### INFORMATION PROVIDED
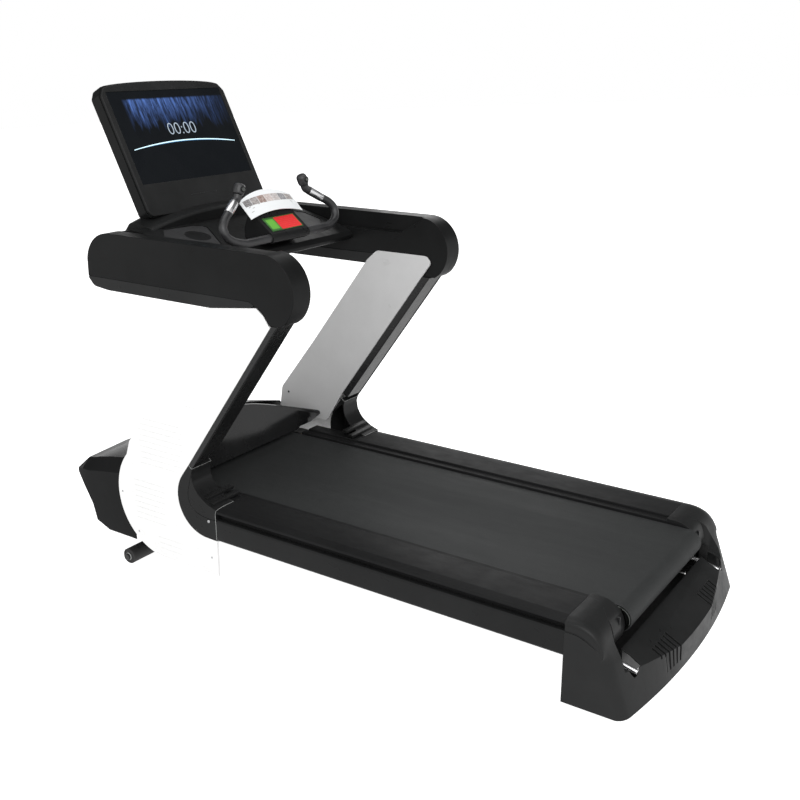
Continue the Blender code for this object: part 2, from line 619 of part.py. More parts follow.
# ---- arms and console ----------------------------------------------------------------------------
def arms():
    """Hollow side arms of the console, open below."""
    knuckle = arc(KNUCKLE_CENTRE, KNUCKLE_R, 225, 107, 10)
    front = arc((1.812, 1.003), 0.105, 90, 8, 7)
    foot = [(1.152, 0.9005), (1.172, 0.929), (1.197, 0.948), (1.224, ARM_BOTTOM)]
    whole = [(1.107, 0.9005)] + knuckle + [(1.16, ARM_TOP)] + front + [(1.917, ARM_BOTTOM)]
    whole = whole + foot[::-1]
    for name, side in SIDES:
        arm = place(f"arm_{name}", slab([whole], *span(side, ARM_INNER, HALF_WIDTH)), "satin_black")
        cut(arm, block(span(side, 0.36, ARM_RECESS), (1.20, 2.0), (ARM_SHELF, 1.2)))
        cut(arm, slab([[(1.26, 0.9), (1.90, 0.9), (1.90, 1.05), (1.85, 1.10), (1.82, ARM_TOP - WALL),
                        (1.26, ARM_TOP - WALL)]], *span(side, ARM_RECESS + WALL, HALF_WIDTH - WALL)))


def arm_trims():
    """Lower covers of the arms."""
    line = [(1.1985, 0.9485), (1.40, 0.9225), (1.830, 0.9225), (1.895, 0.930), (1.917, 0.955),
            (1.917, ARM_BOTTOM - GAP), (1.2255, ARM_BOTTOM - GAP)]
    for name, side in SIDES:
        place(f"arm_trim_{name}", slab([line], *span(side, ARM_INNER, HALF_WIDTH)), "satin_black",
              bevel=0.003)


def console_tray():
    """Hollow console between the arms, with two cup holders and a cable opening at the front."""
    outline = [(1.905, 0.985), (1.905, 1.088), (1.785, 1.112), (1.72, 1.104), (1.52, 1.055),
               (1.468, 1.036), (1.460, 1.020), (1.470, 1.004), (1.62, 0.985)]
    hollow = [(1.900, 0.990), (1.900, 1.083), (1.785, 1.107), (1.72, 1.099), (1.53, 1.053),
              (1.475, 1.033), (1.468, 1.020), (1.475, 1.009), (1.62, 0.990)]
    wide = ARM_INNER - GAP
    tray = place("console_tray", slab([outline], -wide, wide), "satin_black")
    cut(tray, slab([hollow], -wide + WALL, wide - WALL))
    cut(tray, rod(0.02, 0.05, "Y", at=(0, 1.905, 1.03)))
    for side in (-1, 1):
        join(tray, rod(0.046, 0.088, "Z", at=(side * 0.222, 1.648, 1.031), segments=28))
        cut(tray, rod(0.042, 0.12, "Z", at=(side * 0.222, 1.648, 1.053), segments=28))


def monitor():
    """Tilted screen: back shell, front bezel, glass and the bracket to the console."""
    plan = Matrix.Identity(4)
    turn = (SCREEN_TILT, 0, 0)
    case = [(-0.285, -0.112), (0.285, -0.112), (0.294, -0.100), (0.294, 0.322), (0.276, 0.343),
            (0.14, 0.357), (0, 0.362), (-0.14, 0.357), (-0.276, 0.343), (-0.294, 0.322),
            (-0.294, -0.100)]
    shell = place("monitor_back", slab([case], -0.048, -0.010, plan), "satin_black",
                  at=SCREEN_ORIGIN, turn=turn, bevel=0.006)
    cut(shell, block((-0.288, 0.288), (-0.106, 0.338), (-0.044, 0.01)), at=SCREEN_ORIGIN, turn=turn)
    front = [(x * 0.985, y * 0.985) for x, y in case]
    window = [(-0.2685, -0.0005), (0.2685, -0.0005), (0.2685, 0.3245), (-0.2685, 0.3245)]
    place("monitor_bezel", slab([front, window], -0.0096, 0, plan), "satin_black",
          at=SCREEN_ORIGIN, turn=turn, bevel=0.0015)
    place("screen_glass", block((-0.268, 0.268), (0.0, 0.324), (-0.0096, -0.001)), "screen",
          at=SCREEN_ORIGIN, turn=turn)
    bracket = [(1.8513, 1.1553), (1.9181, 1.2895), (1.956, 1.272), (1.902, 1.0895), (1.846, 1.1005)]
    place("monitor_mount", slab([bracket], -0.11, 0.11), "satin_black", bevel=0.003)


# ---- handlebar and controls ----------------------------------------------------------------------
SENSOR_LOW = Vector((0.242, 1.492, 1.168))
SENSOR_HIGH = Vector((0.191, 1.510, 1.198))
TIP = Vector((0.170, 1.512, 1.220))
POD_AXIS = Vector((-0.45, 0.02, 0.89)).normalized()


def mirrored(side, point):
    return Vector((side * point[0], point[1], point[2]))


def smooth_path(points, steps):
    """Catmull-Rom points through the given ones."""
    padded = [2 * points[0] - points[1], *points, 2 * points[-1] - points[-2]]
    found = []
    for a, b, c, d in zip(padded, padded[1:], padded[2:], padded[3:]):
        for k in range(steps):
            t = k / steps
            found.append(0.5 * (2 * b + (c - a) * t + (2 * a - 5 * b + 4 * c - d) * t * t
                                + (3 * b - a - 3 * c + d) * t ** 3))
    return found + [points[-1]]


def handlebar():
    """One bent bar: level across the middle, and curled up and inwards at both ends."""
    bend = [Vector((0.215, BAR_Y, BAR_Z)), Vector((0.255, 1.4545, 1.0855)),
            Vector((0.281, 1.464, 1.103)), Vector((0.286, 1.474, 1.130)),
            Vector((0.268, 1.483, 1.152)), SENSOR_LOW]
    right = smooth_path(bend, 3) + [SENSOR_HIGH] + smooth_path(
        [SENSOR_HIGH, Vector((0.1772, 1.5117, 1.2058)), TIP], 2)[1:]
    left = [mirrored(-1, point) for point in reversed(right)]
    place("handlebar", tube(left + right, BAR_R, 4), "satin_black")


def aim(direction):
    """Rotation that carries Z onto a direction."""
    return Vector((0, 0, 1)).rotation_difference(direction).to_euler()


def grips():
    """Silver pulse sensors on the bar, and end pods with a thumb button each."""
    for name, side in SIDES:
        low, high = mirrored(side, SENSOR_LOW), mirrored(side, SENSOR_HIGH)
        along = aim(high - low)
        length = (high - low).length - 0.004
        sleeve = place(f"grip_sensor_{name}", rod(BAR_R + 0.0018, length, "Z"), "steel",
                       at=(low + high) / 2, turn=along)
        cut(sleeve, rod(BAR_R + 0.0005, 0.1, "Z"), at=(low + high) / 2, turn=along)
        axis = mirrored(side, POD_AXIS)
        centre = mirrored(side, TIP) + axis * 0.0195
        pod = place(f"grip_pod_{name}", rod(0.0195, 0.033, "Z"), "satin_black", at=centre,
                    turn=aim(axis), bevel=0.006)
        face = thumb_axis(side)
        cut(pod, rod(0.0075, 0.012, "Z"), at=centre + face * 0.0195, turn=aim(face))
        place(f"thumb_button_{name}", rod(0.0069, 0.006, "Z", segments=20), "steel",
              at=centre + face * 0.0185, turn=aim(face))


def thumb_axis(side):
    """Direction the thumb button faces: up and towards the runner, square to the pod."""
    axis = mirrored(side, POD_AXIS)
    towards = Vector((0, -1, 0.2))
    return (towards - axis * towards.dot(axis)).normalized()


def control_pod():
    """Pod clamped on the bar's middle, with a sloped key face and a backrest for the board."""
    turn = (KEY_TILT, 0, 0)
    outline = [(1.4381, 1.0884), (1.4975, 1.1351), (1.5040, 1.1510), (1.5200, 1.1670),
               (1.5330, 1.1640), (1.5580, 1.1000), (1.5560, 1.0665), (1.520, 1.0560),
               (1.4700, 1.0570), (1.4500, 1.0560), (1.4330, 1.0650), (1.4300, 1.0770)]
    pod = place("control_pod", slab([outline], -0.095, 0.095), "satin_black", bevel=0.003)
    cut(pod, rod(BAR_R + GAP, 0.3, at=(0, BAR_Y, BAR_Z)))
    cut(pod, block((-0.0765, 0.0765), (-0.028, 0.028), (-0.0045, 0.02)), at=KEY_ORIGIN, turn=turn)


def keys():
    """Green start key and wide red stop key, lying in the pod's recess."""
    turn = (KEY_TILT, 0, 0)
    for name, low, high, finish in (("start_key", -0.0755, -0.0275, "start_green"),
                                    ("stop_key", -0.0265, 0.0755, "stop_red")):
        place(name, block((low, high), (-0.027, 0.027), (-0.0030, 0.0012)), finish,
              at=KEY_ORIGIN, turn=turn)


def info_board():
    """Crowned white sheet that leans on the pod above the keys."""
    rings = []
    for k in range(9):
        x = -0.129 + 0.258 * k / 8
        crown = 0.010 * (1 - (x / 0.129) ** 2)
        ring = []
        for along, out in ((0.0, 0.0), (0.078, 0.0), (0.078, 0.0025), (0.0, 0.0025)):
            narrow = 1 - 0.14 * along / 0.078
            ring.append((x * narrow, along + crown * 0.7, out + crown))
        rings.append(ring)
    place("info_board", loft(rings), "sheet_white", at=(0, 1.4965, 1.1405), turn=(BOARD_TILT, 0, 0))


# ---- hood and nose -------------------------------------------------------------------------------
def crown(x, middle, fall):
    """Height of a roof-like crown at a distance from the middle."""
    return middle + fall * 0.06 - fall * math.hypot(x, 0.06)


def hood():
    """Motor hood between the masts: dark rear face, crowned top, open below."""
    rings = []
    stations = [-0.3712, -0.32, -0.26, -0.18, -0.09, 0.0, 0.09, 0.18, 0.26, 0.32, 0.3712]
    for x in stations:
        top = crown(x, 0.424, 0.35)
        crest = 1.70 - 0.07 * (x / 0.366) ** 2
        front = crown(x, 0.384, 0.33)
        foot = 0.2585 if abs(x) > 0.30 else 0.2500
        outer = [(1.672, foot), (crest - 0.004, top - 0.012), (crest + 0.006, top), (1.842, front)]
        inner = [(1.842, front - WALL), (crest + 0.006, top - WALL), (crest, top - 0.014),
                 (1.676, foot)]
        rings.append([(x, y, z) for y, z in outer + inner])
    place("motor_hood", loft(rings), "gloss_black")


def nose_section(y, half, side_top, shoulder, middle, bottom, inset=0.0):
    """Cross-section of the nose cover, open or closed below by its bottom height."""
    half, middle, shoulder = half - inset, middle - inset, shoulder - inset
    side_top = side_top - inset * 0.4
    right = [(half - 0.012, bottom), (half, min(bottom + 0.03, side_top - 0.01)), (half, side_top),
             (half - 0.035, shoulder), (half * 0.5, (shoulder + middle) / 2 + 0.008)]
    left = [(-x, z) for x, z in reversed(right)]
    return [(x, y, z) for x, z in right + [(0, middle)] + left]


def nose():
    """Front cover: faceted shell round the motor, open to the rear and below."""
    stations = ((1.8424, 0.420, 0.262, 0.312, 0.384, 0.012), (1.983, 0.420, 0.242, 0.288, 0.310, 0.012),
                (2.041, 0.420, 0.232, 0.275, 0.290, 0.035), (2.057, 0.420, 0.228, 0.270, 0.280, 0.094),
                (2.095, 0.415, 0.222, 0.256, 0.264, 0.165), (2.118, 0.400, 0.218, 0.236, 0.240, 0.202))
    cover = place("nose_cover", loft([nose_section(*one) for one in stations]), "gloss_black")
    inside = ((1.80, 0.420, 0.262, 0.312, 0.384, -0.03), (1.8424, 0.420, 0.262, 0.312, 0.384, -0.03),
              (1.983, 0.420, 0.242, 0.288, 0.310, -0.03), (2.0368, 0.420, 0.233, 0.276, 0.2915, -0.03),
              (2.0370, 0.420, 0.233, 0.276, 0.2915, 0.037), (2.0530, 0.420, 0.229, 0.271, 0.2825, 0.098),
              (2.0915, 0.4155, 0.2225, 0.257, 0.2655, 0.169), (2.1095, 0.4055, 0.2195, 0.2434, 0.2489, 0.198))
    cut(cover, loft([nose_section(*one, inset=WALL) for one in inside]))
    inlet_at, inlet_turn = (-0.25, 2.083, 0.143), (math.radians(-118), 0, 0)
    cut(cover, block((-0.0255, 0.0255), (-0.0155, 0.0155), (-0.03, 0.03)), inlet_at, inlet_turn)
    place("power_inlet", block((-0.025, 0.025), (-0.015, 0.015), (-0.020, 0.006)), "gloss_black",
          at=inlet_at, turn=inlet_turn)


# ---- assembly ------------------------------------------------------------------------------------
side_beams()
crossmembers()
cushions()
deck_board()
front_beam()
lift_bracket()
feet()
roller("rear_roller", REAR_ROLLER_Y, False)
roller("front_roller", FRONT_ROLLER_Y, True)
running_belt()
tension_bolts()
drive()
lift_frame()
lift_wheels()
lift_actuator()
foot_rails()
rail_skirts()
rear_cap()
lower_corners()
masts()
side_panels()
arms()
arm_trims()
console_tray()
monitor()
handlebar()
grips()
control_pod()
keys()
info_board()
hood()
nose()
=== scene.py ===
"""Looks of a commercial treadmill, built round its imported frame.

Shapes are laid out level in the deck's own frame, as the parts were designed: X to the
runner's right, Y forwards to the console, Z up. One matrix, DECK, carries them into the
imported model's frame.
"""

import json
import math

import bmesh
import bpy
from mathutils import Euler, Matrix, Vector


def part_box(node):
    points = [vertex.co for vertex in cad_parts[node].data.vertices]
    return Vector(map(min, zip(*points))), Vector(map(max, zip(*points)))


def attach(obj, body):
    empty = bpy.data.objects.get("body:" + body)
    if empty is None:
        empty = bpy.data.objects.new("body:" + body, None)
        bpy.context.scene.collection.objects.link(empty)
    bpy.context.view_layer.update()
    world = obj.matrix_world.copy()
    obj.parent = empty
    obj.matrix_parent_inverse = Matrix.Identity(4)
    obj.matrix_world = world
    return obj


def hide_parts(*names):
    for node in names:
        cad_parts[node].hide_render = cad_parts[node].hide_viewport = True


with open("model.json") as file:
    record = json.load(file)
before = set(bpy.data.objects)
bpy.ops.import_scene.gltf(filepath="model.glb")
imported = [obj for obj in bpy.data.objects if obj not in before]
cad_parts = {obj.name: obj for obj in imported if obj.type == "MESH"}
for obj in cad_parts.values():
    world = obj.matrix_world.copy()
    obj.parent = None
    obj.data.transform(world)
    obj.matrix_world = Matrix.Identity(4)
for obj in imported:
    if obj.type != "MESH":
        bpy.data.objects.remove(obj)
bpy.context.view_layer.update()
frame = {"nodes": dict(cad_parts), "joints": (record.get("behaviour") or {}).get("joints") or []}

# ---- the deck's frame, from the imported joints
JOINTS = {joint["name"]: joint for joint in frame["joints"]}
ALONG_DECK = Vector(JOINTS["lift_tube_slide"]["axis"])
GRADE = math.atan2(ALONG_DECK.z, ALONG_DECK.y)
REAR_ROLLER_Y, FRONT_ROLLER_Y, ROLLER_Z = 0.098, 1.735, 0.194
DECK = (Matrix.Translation(JOINTS["front_roller_spin"]["pos_m"]) @ Matrix.Rotation(GRADE, 4, "X")
        @ Matrix.Translation((0, -FRONT_ROLLER_Y, -ROLLER_Z)))
LEVEL = DECK.inverted()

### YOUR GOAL
Identify the lines of the data that contain the word "Identity". Copy each of them.

### RESULT
    plan = Matrix.Identity(4)
    obj.matrix_parent_inverse = Matrix.Identity(4)
    obj.matrix_world = Matrix.Identity(4)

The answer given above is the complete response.